National Security

Rudy Giuliani: Politically Correct Thinking Hurts Ability to Stop Terror

Experts at hearing blast refusal to use terms such as ‘Islamic extremist’

Rudy Giuliani / AP

The Obama administration’s ongoing failure to identify Islamic terrorists as such due to a prevailing policy of "political correctness" has left the country vulnerable to terror attacks, experts testified on Wednesday before Congress.

U.S. intelligence agencies continue to avoid using terms such as "Islamic extremist" because they are worried about being called Islamophobic or worse, according to former New York City Mayor Rudy Giuliani, who led the city through the Sept. 11, 2001 terror attacks.

"In the present climate, the message being conveyed from the top is that it is inappropriate to label someone an ‘Islamic extremist’ no matter how compelling the suspicions," Giuliani told lawmakers on the House Homeland Security Committee during a hearing focused on U.S. intelligence failures following the Boston Marathon terror bombing.

"But you can’t fight an enemy you don’t acknowledge," he said.

Despite these warnings from Giuliani and lawmakers on the committee, the FBI refused to comply with multiple requests to appear at the hearing and provide updates about the investigation into the Boston bombers.

Giuliani said Boston bomber Dzhokhar Tsarnaev should have been treated as "enemy combatant" for at least "four or five weeks" upon his arrest. This designation would have allowed authorities to question Tsarnaev for as long as they saw fit.

"We didn't need his statement as a properly admitted confession," Giuliani said. "What we needed was an endless amount of information from him."

Giuliani said the U.S. government’s reluctance to acknowledge Islamic extremists and share information allows these terrorists to carry out successful attacks.

"There would have been a greater chance of preventing Fort Hood and maybe the Boston bombings if the relevant bureaucracies had been less reluctant to identify the eventual killers as potential Islamic extremists terrorists," said Giuliani, a former Justice Department official and U.S. attorney.

The Fort Hood Army base shooting, for instance, was classified as "work place violence," even though Muslim shooter Nidal Hasan was screaming "Allah Hu Akbar" during the attack.

"This isn’t just prosperous," Giuliani said. "What we fail to realize is this is dangerous. It leads to all sorts of mistakes from the bureaucracy."

"This elevation of political correctness over sound, investigative judgment and data collection certainly explains the failure to identify Maj. Hasan as a terrorist despite repeated indications of his jihadist view," Giuliani said.

In order for the United States to effectively combat would-be terrorists, "we have to purge ourselves of the practice of political correctness when it interferes with our rational and intellectually honest analysis of identifying characteristic that help us to discover these killers in advance," Giuliani said.

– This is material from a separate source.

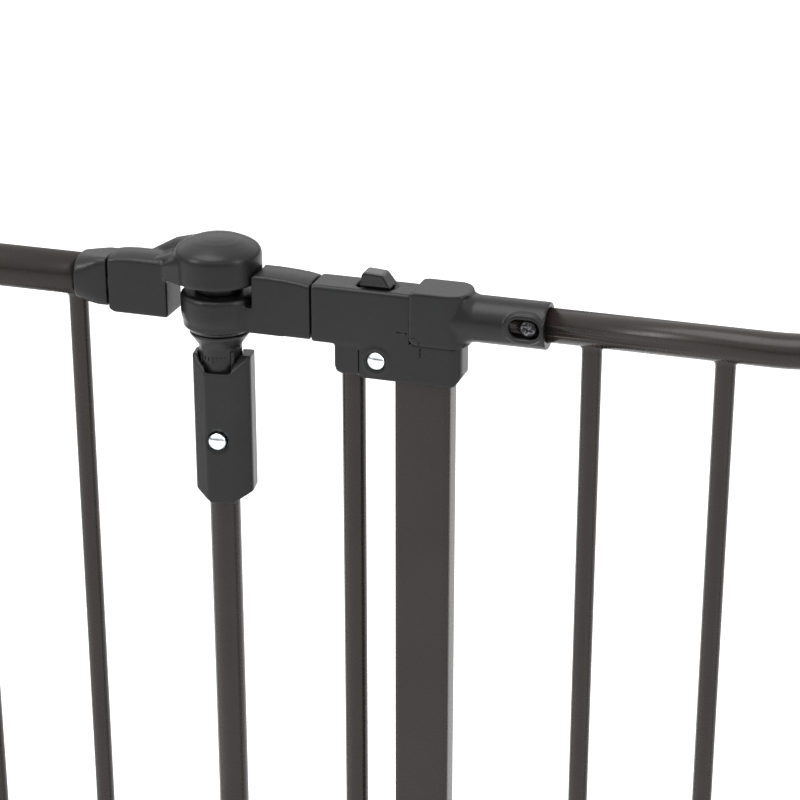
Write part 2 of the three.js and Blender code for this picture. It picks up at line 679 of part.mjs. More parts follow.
function lowCatch() {
  const base = box(138, 166, -13, 13, THRESHOLD_Z1 + GAP, 29.5);
  const horn = (s) => box(141, 163, s * 8 - 2.5, s * 8 + 2.5, 29, 39);
  return union(base, horn(-1), horn(1));
}

function topHingePin() {
  return lathe([[0, -31.5], [PIN_R, -31.5], [PIN_R, 7.6], [PIN_R - 1, 8.6], [0, 8.6]], 0, 0, 0, 16);
}

function lowHingePin() {
  const z0 = THRESHOLD_Z1 + GAP;
  return lathe([[0, z0], [9, z0], [9, 28], [PIN_R, 28], [PIN_R, 56], [PIN_R - 1, 57], [0, 57]], 0, 0, 0, 16);
}

function hingeBush() {
  const ring = cylinder("z", 9.5, 28.4, 34.2, 0, 0, 24);
  return cut(ring, cylinder("z", PIN_R + RUN, 20, 40, 0, 0, 16));
}

function thresholdBar() {
  const x0 = THRESHOLD_END;
  const x1 = RIGHT_JOINT_X - THRESHOLD_END;
  const bar = (inset, a, b) =>
    slab(roundedShape(a, b, THRESHOLD_Z0 + inset, THRESHOLD_Z1 - inset, 0.5), THRESHOLD_HALF_D - inset);
  const outer = bar(0, x0, x1);
  return cut(outer, bar(1.5, x0 - 2, x1 + 2));
}

function frameGroup() {
  const group = new THREE.Group();
  const latch = piece("latch_housing", latchHousing(), plastic);
  const hinge = piece("hinge_housing", hingeHousing(), plastic);
  const slider = piece("lock_slider", lockSlider(), gloss);
  const spring = piece("lock_spring", lockSpring(), zinc);
  const topPin = piece("top_hinge_pin", topHingePin(), zinc);
  [latch, hinge, slider, spring, topPin].forEach((m) => (m.position.z = RAIL_Z));
  topPin.position.x = SWING_X;
  const lowPin = piece("bottom_hinge_pin", lowHingePin(), zinc);
  lowPin.position.x = SWING_X;
  const bush = piece("hinge_bush", hingeBush(), plastic);
  bush.position.x = SWING_X;
  const latchSnap = piece("latch_snap_button", snapButton(7.2, 4.6), zinc);
  latchSnap.position.set(LATCH_SNAP_X, 0, HOUSING_SNAP_Z);
  const hingeSnap = piece("hinge_snap_button", snapButton(7.2, 4.6), zinc);
  hingeSnap.position.set(HINGE_POST_X + 3, 0, RAIL_Z + 2);
  const sideBar = tube("z", SIDE_BAR_R, THRESHOLD_Z1 + GAP, RAIL_Z - 20, SIDE_BAR_X, 0, 14);
  group.add(
    latch, hinge, slider, spring, topPin, lowPin, bush, latchSnap, hingeSnap,
    piece("latch_post", doorwayPost(LATCH_POST_X), bronze),
    piece("hinge_post", doorwayPost(HINGE_POST_X), bronze),
    piece("side_bar", sideBar, bronze),
    piece("threshold_bar", thresholdBar(), bronze),
    piece("bottom_catch", lowCatch(), plastic),
  );
  return group;
}

function doorGroup() {
  const group = new THREE.Group();
  const screwX = 164.3;
  const rail = archedRail(138.5, SWING_X - 15.5, DOOR_MID_X, DOOR_RAIL_R);
  const screwHole = cylinder("y", 2.5, -12, -1, screwX, RAIL_Z, 12);
  const lowRail = tube("x", DOOR_RAIL_R, 160.5, SWING_X - 13, 0, DOOR_LOW_RAIL_Z);
  const lowClear = cylinder("x", DOOR_RAIL_R + GAP, 160, SWING_X - 12, 0, DOOR_LOW_RAIL_Z, 18);
  for (let i = 0; i < DOOR_BARS; i++) {
    const x = FIRST_DOOR_BAR_X + BAR_PITCH * i;
    const below = box(x - 9, x + 9, -9, 9, 0, DOOR_LOW_RAIL_Z);
    const bar = cut(infillBar(x, DOOR_LOW_RAIL_Z, rail.clearance), lowClear, below);
    group.add(piece("door_bar_" + (i + 1), bar, bronze));
  }
  const latchEnd = piece("latch_cap", latchCap(), plastic);
  const hingeEnd = piece("hinge_cap", hingeCap(), plastic);
  const screw = piece("adjusting_screw", adjustingScrew(screwX), blackScrew);
  [latchEnd, hingeEnd, screw].forEach((m) => (m.position.z = RAIL_Z));
  group.add(
    latchEnd, hingeEnd, screw,
    piece("door_top_rail", cut(rail.tube, screwHole), bronze),
    piece("door_bottom_rail", lowRail, bronze),
    piece("bottom_hinge_cap", lowHingeCap(), plastic),
    piece("bottom_latch_cap", lowLatchCap(), plastic),
  );
  return group;
}

const gate = new THREE.Group();
gate.add(
  frameGroup(),
  doorGroup(),
  jointGroup("left", 0, 0),
  jointGroup("right", RIGHT_JOINT_X, Math.PI),
  panelGroup("left", 0, 0),
  panelGroup("right", RIGHT_JOINT_X, -Math.PI / 2),
);

export default gate;
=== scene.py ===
"""Looks for the safety baby gate: finely shaped mouldings, tubes and hardware on the CAD frame."""

import json
import math

import bmesh
import bpy
from mathutils import Matrix, Vector


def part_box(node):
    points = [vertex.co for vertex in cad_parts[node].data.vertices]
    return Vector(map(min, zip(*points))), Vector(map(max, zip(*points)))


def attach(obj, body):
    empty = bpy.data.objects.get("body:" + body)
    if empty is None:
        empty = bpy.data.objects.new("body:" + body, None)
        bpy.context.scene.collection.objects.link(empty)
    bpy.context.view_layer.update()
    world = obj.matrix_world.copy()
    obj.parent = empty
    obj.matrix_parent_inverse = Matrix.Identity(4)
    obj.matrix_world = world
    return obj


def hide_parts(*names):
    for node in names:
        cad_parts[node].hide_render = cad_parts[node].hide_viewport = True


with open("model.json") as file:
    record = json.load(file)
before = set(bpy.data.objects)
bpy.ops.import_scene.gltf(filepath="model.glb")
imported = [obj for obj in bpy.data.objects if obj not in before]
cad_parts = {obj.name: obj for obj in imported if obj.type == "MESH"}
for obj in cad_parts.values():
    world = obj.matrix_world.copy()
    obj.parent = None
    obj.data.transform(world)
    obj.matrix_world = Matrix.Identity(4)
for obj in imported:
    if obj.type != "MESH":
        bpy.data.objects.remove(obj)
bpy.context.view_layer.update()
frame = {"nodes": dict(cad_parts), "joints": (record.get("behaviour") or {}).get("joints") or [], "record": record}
joints = {j["name"]: j for j in frame["joints"]}

# Shapes are drawn in millimetres in the CAD's frame. Materials, lights and camera are in metres.
MM = 0.001
FIRST_BAR_X, PANEL_PITCH, PANEL_BARS = -78.2, 67.0, 8
PANEL_RAIL_R, DOOR_RAIL_R = 11.0, 8.6
PANEL_RAIL_END = -68.5
BAR_R, POST_R, SIDE_BAR_R = 5.0, 8.0, 6.0
TUBE_WALL = 1.2
FOOT_TOP = 3.3
ROUND = 96
VOXEL = 0.55
SPIGOT_BORE = 8.9
RAIL_Z = joints["left_swivel"]["pos_m"][2] / MM
RIGHT_X = joints["right_swivel"]["pos_m"][0] / MM
SWING_X = joints["door_swing"]["pos_m"][0] / MM
BUTTON_PUSH = joints["left_joint_button_press"]["axis"]
JOINT_TURN = math.atan2(-BUTTON_PUSH[0], BUTTON_PUSH[1])
JOINT_BUTTON_Z = -78.5
SPINDLE_BORE = 8.3
SNAP_R, SNAP_HOLE = 4.75, 5.05
HALF_D = 10.0
GATE = Matrix.Scale(MM, 4)
AT_RAIL = Matrix.Scale(MM, 4) @ Matrix.Translation((0, 0, RAIL_Z))
scene = bpy.context.scene


def centre(node):
    low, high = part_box(node)
    return (low + high) / (2 * MM)


# ---------------------------------------------------------------- mesh code, in millimetres


def lathe(profile, sides=72, axis="z", at=(0, 0, 0)):
    """A turned solid: profile is [(radius, height)...] from axis to axis, going up."""
    bm = bmesh.new()
    rings = []
    for r, h in profile:
        if r < 1e-6:
            rings.append([bm.verts.new((0, 0, h))])
            continue
        ring = []
        for i in range(sides):
            a = 2 * math.pi * i / sides
            ring.append(bm.verts.new((r * math.cos(a), r * math.sin(a), h)))
        rings.append(ring)
    for low, high in zip(rings, rings[1:]):
        for i in range(sides):
            j = (i + 1) % sides
            if len(low) == 1 and len(high) > 1:
                bm.faces.new((low[0], high[j], high[i]))
            elif len(high) == 1 and len(low) > 1:
                bm.faces.new((low[i], low[j], high[0]))
            elif len(low) > 1:
                bm.faces.new((low[i], low[j], high[j], high[i]))
    turn = {
        "z": Matrix.Identity(4),
        "x": Matrix.Rotation(math.pi / 2, 4, "Y"),
        "y": Matrix.Rotation(-math.pi / 2, 4, "X"),
        "-y": Matrix.Rotation(math.pi / 2, 4, "X"),
    }[axis]
    bm.transform(Matrix.Translation(at) @ turn)
    return bm


def rod(axis, r, start, end, at=(0, 0), sides=72):
    """A plain round rod along x, y or z; at is its place on the other two axes."""
    place = {"x": (0, at[0], at[1]), "y": (at[0], 0, at[1]), "z": (at[0], at[1], 0)}[axis]
    return lathe([(0, start), (r, start), (r, end), (0, end)], sides, axis, place)


def prism(outline, low, high, axis="z"):
    """An outline extruded from low to high: drawn in X and Y for axis z, in X and Z for axis y."""
    bm = bmesh.new()
    if axis == "z":
        points = [[(x, y, h) for x, y in outline] for h in (low, high)]
    else:
        points = [[(x, h, z) for x, z in outline] for h in (low, high)]
    rings = [[bm.verts.new(p) for p in ring] for ring in points]
    bm.faces.new(rings[0][::-1])
    bm.faces.new(rings[1])
    for i in range(len(outline)):
        j = (i + 1) % len(outline)
        bm.faces.new((rings[0][i], rings[0][j], rings[1][j], rings[1][i]))
    bmesh.ops.recalc_face_normals(bm, faces=bm.faces)
    return bm


def block(x0, x1, y0, y1, z0, z1):
    return prism([(x0, y0), (x1, y0), (x1, y1), (x0, y1)], z0, z1)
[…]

Rep. Michael McCaul (R., Texas), the committee’s chairman, criticized the FBI for stonewalling congressional investigations into the Boston bombings.

It came to light during a congressional hearing in May that the FBI had failed to tell the Boston Police Department about concerns related to the Tsarnaev brothers, who carried out the attack.

"We didn’t see it coming" in Boston," McCaul said, citing "a failure to share information that is being witnessed now in this very room."

Information about potential terrorists, as well as the investigation, "does not belong solely to the FBI, and I hope they don’t continue to stonewall our inquiry" McCaul said. "I will not be satisfied until we get the answers the American people deserve."

Rep. Peter King (R., N.Y.) also chastised the FBI for stonewalling Congress "completely since the Boston bombings."

"It’s unacceptable," King said. "We should stand together on both sides of the aisle and insist" that the FBI cooperate with Congress.

Intelligence failures and inter-agency reluctance to share key information led to the 9/11 attacks, as well as several subsequent ones. Agencies such as the Department of Homeland Security (DHS) were established to combat this exact problem.

However, full-scale intelligence sharing still does not take place, McCaul warned.

"Twelve years later, what has gone wrong here and what can we do to fix this?" he Giuliani asked.

"If you ask me, the emphasis on state and local law enforcement becomes critical here," he said.